The KOI city consists of $N$ intersections and $M$ bidirectional roads, and any two distinct intersections can be reached from each other using only the roads. There may be more than one bidirectional road connecting the same two intersections.
Each intersection is assigned a unique number from $0$ to $N-1$, and each bidirectional road is assigned a unique number from $0$ to $M-1$.
An integer array $a[0], a[1], \dots, a[N-1]$ of length $N$ is called a "good numbering" if it satisfies the following condition: * For any path that does not traverse the same road more than once, if the sequence of intersection numbers visited in order along the path is $u_0, u_1, \dots, u_{l-1}$, then $a[u_0] \le a[u_1] \le \dots \le a[u_{l-1}]$ or $a[u_0] \ge a[u_1] \ge \dots \ge a[u_{l-1}]$ holds. Note that the same intersection may be visited more than once in a path.
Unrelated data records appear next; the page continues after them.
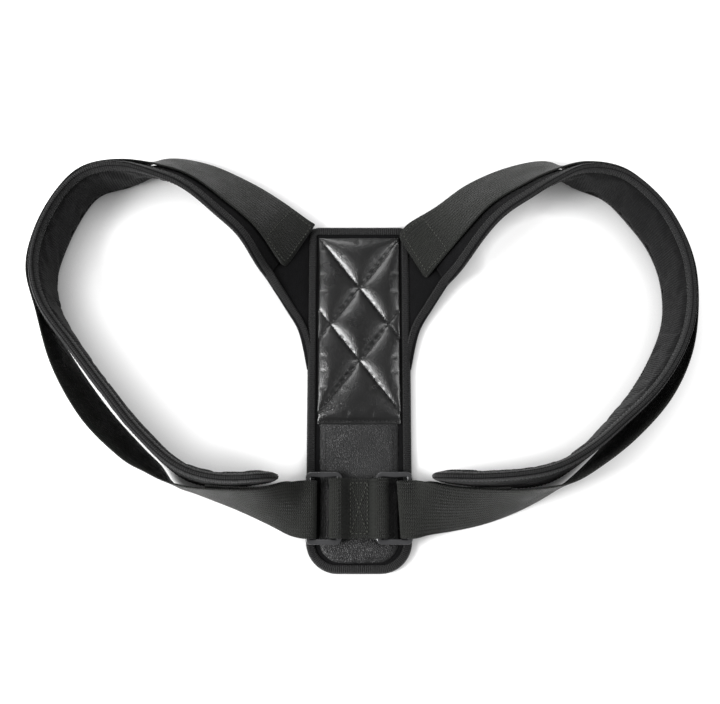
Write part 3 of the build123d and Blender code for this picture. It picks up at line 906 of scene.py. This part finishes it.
tab_y0, tab_width = TAB_LOW[1], TAB_HIGH[1] - TAB_LOW[1]
tab = ribbon_round("ring_tab_webbing", tab_loop(), tab_y0, tab_width, WEB_T)
settle(tab, WEBBING, "back_panel", ["ring_tab"])
tab_z = TAB_LOW[2] + 2 * WEB_T + 0.65 * MM
tab_x, tab_mid = 7.0 * MM, (TAB_LOW[1] + TAB_HIGH[1]) / 2
tab_y = tab_width / 2 - 4 * MM


def flat_row(start, end, z):
    t = np.linspace(0, 1, 40)[:, None]
    flat = np.asarray(start) * (1 - t) + np.asarray(end) * t
    return level(flat, z), np.tile([0, 0, 1.0], (len(flat), 1))


box = [(x * tab_x, tab_mid + y * tab_y) for x, y in ((-1, -1), (1, -1), (1, 1), (-1, 1))]
tab_rows = [flat_row(box[k], box[(k + 1) % 4], tab_z) for k in range(4)]
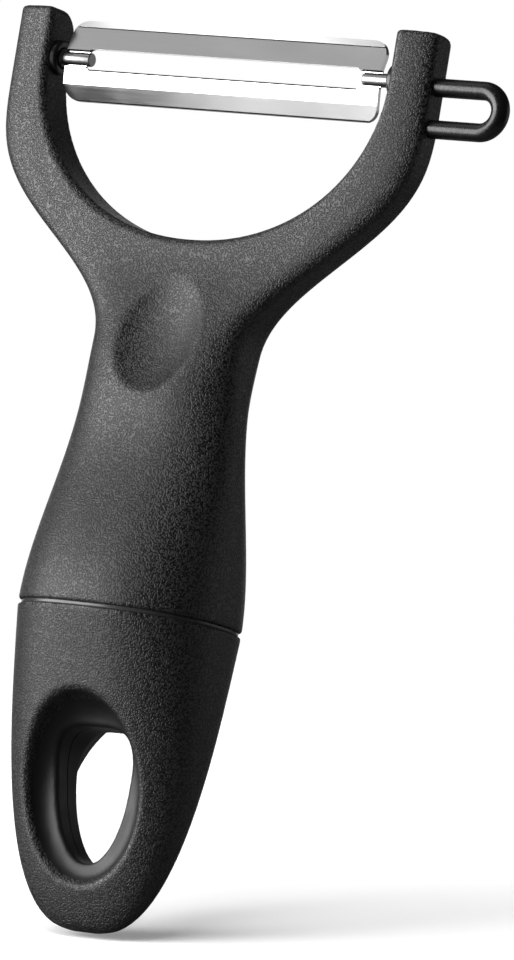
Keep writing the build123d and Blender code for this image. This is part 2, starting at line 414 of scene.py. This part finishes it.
def hole_distance(x, z):
    """Distance from the hang hole's outline."""
    wide = HOLE_W * (1 + HOLE_SWELL * np.clip(z / HOLE_H, -1, 1))
    upper = ease(z, -HOLE_CHANGE, HOLE_CHANGE)
    return super_distance(x, z, wide, HOLE_H, HOLE_LOWER_SQ + (HOLE_UPPER_SQ - HOLE_LOWER_SQ) * upper)


def cap_field(x, y, z):
    """Distance from the end cap with its dishes and hole."""
    share = np.clip((CAP_TOP_Z - z) / CAP_H, 0, 1)
    wide, deep = egg(share, CAP_W_POWER), cap_deep(share)
    body = super_distance(x, y + FORWARD * deep, SEAM_W * wide, SEAM_D * deep, HANDLE_SQ)
    body = round_max(body, TIP_Z + TIP_FLAT - z, TIP_EDGE)
    body = round_max(body, z - CAP_TOP_Z, SEAM_EDGE)
    for side in (FRONT, REAR):
        body = smooth_max(body, -dish_field(x, y, z, side), DISH_EDGE)
    return round_max(body, -hole_distance(x, z), HOLE_EDGE)


# Meshes
def corners_inside(inside):
    """How many of each cell's eight corners are inside."""
    count = np.zeros(tuple(n - 1 for n in inside.shape), np.int8)
    for start in np.ndindex(2, 2, 2):
        count += inside[tuple(slice(a, a + n) for a, n in zip(start, count.shape))]
    return count


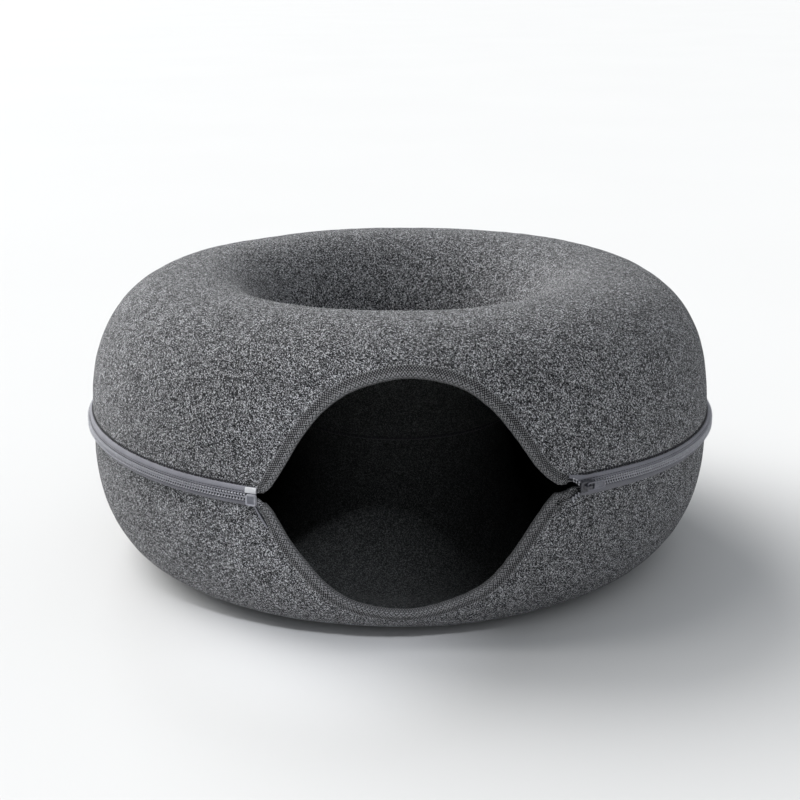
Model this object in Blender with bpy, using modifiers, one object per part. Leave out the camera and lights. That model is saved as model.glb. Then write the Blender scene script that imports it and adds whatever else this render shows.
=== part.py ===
# A felt cat cave: a ring-shaped tunnel of two moulded felt halves. The halves are sewn
# together around the centre hole and zipped together around the outside, and the zip
# stops at either side of an eye-shaped entrance whose edges are bound with tape.
#
# Metres, +Z up. The front, with the entrance, faces -Y. An azimuth is measured around the
# ring's axis from the front and grows towards +X. "Across" is a distance along X from the
# ring's axis, and "level" a height above the zip's line.

import math
from collections import namedtuple

import bmesh
import bpy
from mathutils import Matrix, Vector

# Driving dimensions
FELT_RADIUS = 0.300  # outside of the felt, without the zip
FELT_THICKNESS = 0.0045
ZIP_LEVEL = 0.1369  # height of the zip's line above the floor
RING_Y = -0.0091  # the ring's axis, so that the whole part is centred on the origin
CLEARANCE = 0.0003
SEGMENTS = 64  # facets around the ring
STEP = 2 * math.pi / SEGMENTS
MERGE_DISTANCE = 0.0001

# The ring's section: the crest is the highest or lowest circle of a half, and a wall
# follows a superellipse of the given power from there to the outside or to the hole.
Half = namedtuple("Half", "name side crest height hole outer_power inner_power lean")
UPPER = Half("upper", 1, 0.1912, 0.1344, 0.1056, 2.44, 1.99, 0.0005)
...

The "diversity" of an integer array $a[0], a[1], \dots, a[N-1]$ of length $N$ is the number of pairs $(u, v)$ such that $a[u] = a[v]$ and $0 \le u < v \le N-1$.
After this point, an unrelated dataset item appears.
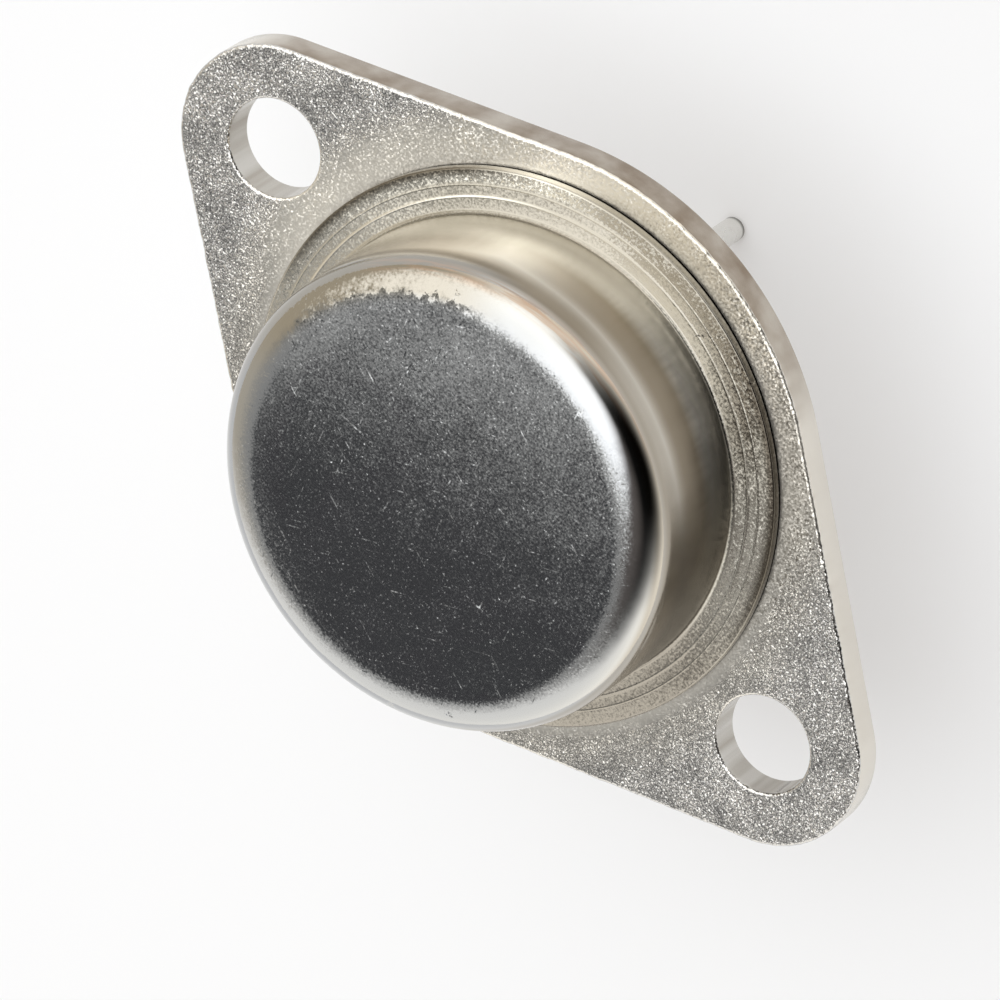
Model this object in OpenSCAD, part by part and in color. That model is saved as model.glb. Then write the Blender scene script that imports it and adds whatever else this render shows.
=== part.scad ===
// Power transistor in a two-lead diamond metal can.
// A thick steel header carries two screw holes and two glass-sealed leads. A drawn steel cap is
// welded over it by its brim. Inside are a copper heat spreader, the silicon die and its wires.
// Z runs up the cap's axis and X from screw hole to screw hole. The header's seating face is Z = 0.

/* [Header] */
// Distance between the centres of the two screw holes
hole_spacing = 30.15; // [28:0.05:33]
// Diameter of a screw hole
hole_d = 4.1; // [3:0.05:5]
// Chamfer round the top of a screw hole
hole_chamfer = 0.12; // [0.05:0.01:0.3]
// Radius of the header's round ends
end_r = 4.28; // [3.9:0.02:5]
// Radius of the header's wide middle
middle_r = 12.77; // [12.5:0.01:14]
// Thickness of the header
header_t = 1.4; // [1:0.05:3]
// Width of the worn edge round the header's top
edge_chamfer = 0.12; // [0.05:0.01:0.25]

/* [Cap] */
// Outer diameter of the cap's wall
cap_d = 19.54; // [18.8:0.02:20.6]
// Height of the cap above the header's face
cap_h = 6.88; // [5.5:0.02:12]
// Thickness of the cap's sheet
cap_sheet = 0.5; // [0.3:0.05:0.8]
// Outside radius of the cap's top corner
cap_corner_r = 1.44; // [1:0.02:2.2]
// Width of the brim, from the cap's wall outwards
brim_w = 1.83; // [1.6:0.01:2.2]
// Thickness of the brim, which the weld has squeezed
brim_t = 0.34; // [0.25:0.01:0.5]
// Radius of the brim's upper edge
brim_edge_r = 0.18; // [0.08:0.01:0.22]
// Radius in the corner between brim and wall
brim_root_r = 0.14; // [0.08:0.01:0.2]
// Gap that the weld leaves between brim and header
brim_gap = 0.2; // [0.1:0.01:0.4]
// Distance of the weld ridge's middle from the cap's wall
weld_inset = 0.88; // [0.7:0.02:1.2]
// Width of the weld ridge where it meets the header
weld_w = 0.5; // [0.3:0.05:0.8]
// Width of the inner mark that the weld electrode pressed into the brim beside the wall
mark_w = 0.68; // [0.5:0.02:0.9]
// Width of the outer, fainter electrode mark
outer_mark_w = 1.13; // [1:0.01:1.3]
// Depth of each electrode mark
mark_depth = 0.03; // [0.02:0.01:0.05]

/* [Leads] */
// Diameter of a lead where it is coated with solder
lead_d = 1; // [0.9:0.01:1.2]
// Diameter of a lead's bare stem, which runs through the glass
stem_d = 0.94; // [0.7:0.01:1.1]
// Bare length of the stem between the seating face and the solder coat
coat_from = 0.1; // [0.05:0.05:0.5]
// Length over which the solder coat thins out towards the bare stem
coat_taper = 0.7; // [0.6:0.05:1.2]
// Distance between the two leads
lead_pitch = 10.92; // [10:0.02:12]
// Distance of the leads' line from the header's centre
lead_offset = 1.7; // [1:0.05:2.5]
// Length of a lead below the seating face
lead_below = 11.8; // [6:0.1:14]
// Length of a lead's stem above the header's face
lead_above = 1.5; // [1.2:0.05:2.5]
// Chamfer at a lead's tip
lead_tip = 0.1; // [0.05:0.01:0.2]
// Diameter of the nail head on a lead's inner end
lead_head_d = 2.1; // [1.9:0.05:2.4]
// Thickness of the nail head
lead_head_t = 0.4; // [0.25:0.05:0.8]

/* [Glass seals] */
// Diameter of a seal, and of the header's hole that it fills
seal_d = 3.3; // [2.6:0.05:3.6]
// Depth of the glass's hollow below the seating face's level
seal_hollow = 0.15; // [0.05:0.01:0.3]
// Height that the glass climbs up the lead above the header's face
seal_climb = 0.35; // [0.15:0.05:0.6]

/* [Heat spreader] */
// Length of the spreader along X
spreader_l = 11; // [8:0.1:12]
// Width of the spreader along Y
spreader_w = 7; // [6.6:0.1:7.2]
// Thickness of the spreader
spreader_t = 1; // [0.6:0.05:1.5]
// Corner radius of the spreader
spreader_corner_r = 0.8; // [0.3:0.05:1.5]
// Distance of the spreader's centre from the cap's axis
spreader_offset = 2; // [1:0.1:2.4]
// Thickness of the braze under the spreader
braze_t = 0.06; // [0.03:0.01:0.12]
// Width that the braze stands out round the spreader
braze_margin = 0.12; // [0.05:0.01:0.2]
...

Given the road network structure, write a program to find the maximum diversity among all good numberings.
Implementation Details
You must implement the following function:
long long max_diversity(int N, int M, vector<int> U, vector<int> V)- $N$: The number of intersections.
- $M$: The number of roads.
- $U, V$: For all $0 \le i \le M-1$, the $i$-th road connects intersection $U[i]$ and intersection $V[i]$ ($U[i] \neq V[i]$).
- This function must return the maximum diversity among all good numberings.
You must not execute any input/output functions in any part of your submitted source code.
Constraints
- $2 \le N \le 1\,000\,000$
- $1 \le M \le 2\,000\,000$
- $U[i] \neq V[i]$ (for all $0 \le i \le M-1$)
- $0 \le U[i], V[i] \le N-1$ (for all $0 \le i \le M-1$)
Subtasks
(1 point)
- $M = N - 1$
- No intersection is adjacent to 4 or more roads
- $N \le 500$
(4 points)
- $M = N - 1$
- No intersection is adjacent to 4 or more roads
- $N \le 5000$
(5 points)
- $M = N - 1$
- No intersection is adjacent to 4 or more roads
(3 points)
- $M = N - 1$
- $N \le 500$
(5 points)
- $M = N - 1$
- $N \le 5000$
(28 points)
- $M = N - 1$
(6 points)
- $N \le 500$
- $M \le 1000$
(10 points)
- $N \le 5000$
- $M \le 10000$
(38 points)
- No additional constraints
Examples
Input 1
5 5 0 1 0 2 1 2 1 3 2 4
Output 1
7
Note
$a = [2, 1, 1, 3, 1]$ is not a good numbering. This is because when $u_0 = 0, u_1 = 1, u_2 = 3$, we have $a[u_0] = 2, a[u_1] = 1, a[u_2] = 3$, which satisfies neither $a[u_0] \le a[u_1] \le a[u_2]$ nor $a[u_0] \ge a[u_1] \ge a[u_2]$.
$[1, 1, 1, 1, 1]$ is a good numbering, and its diversity is $0$.
$[2, 2, 2, 3, 0]$ is a good numbering, and its diversity is $7$.
There may be other good numberings. If we calculate the diversity of all good numberings in the same way, the maximum value among them is $7$. Therefore, the function must return $7$.
Sample Grader
The sample grader receives input in the following format:
- Line 1: $N \ M$
- Line $2 + i$ ($0 \le i \le M - 1$): $U[i] \ V[i]$
The sample grader outputs the following:
- Line 1: The return value of the function
max_diversity
Note that the sample grader may differ from the grader used in actual grading.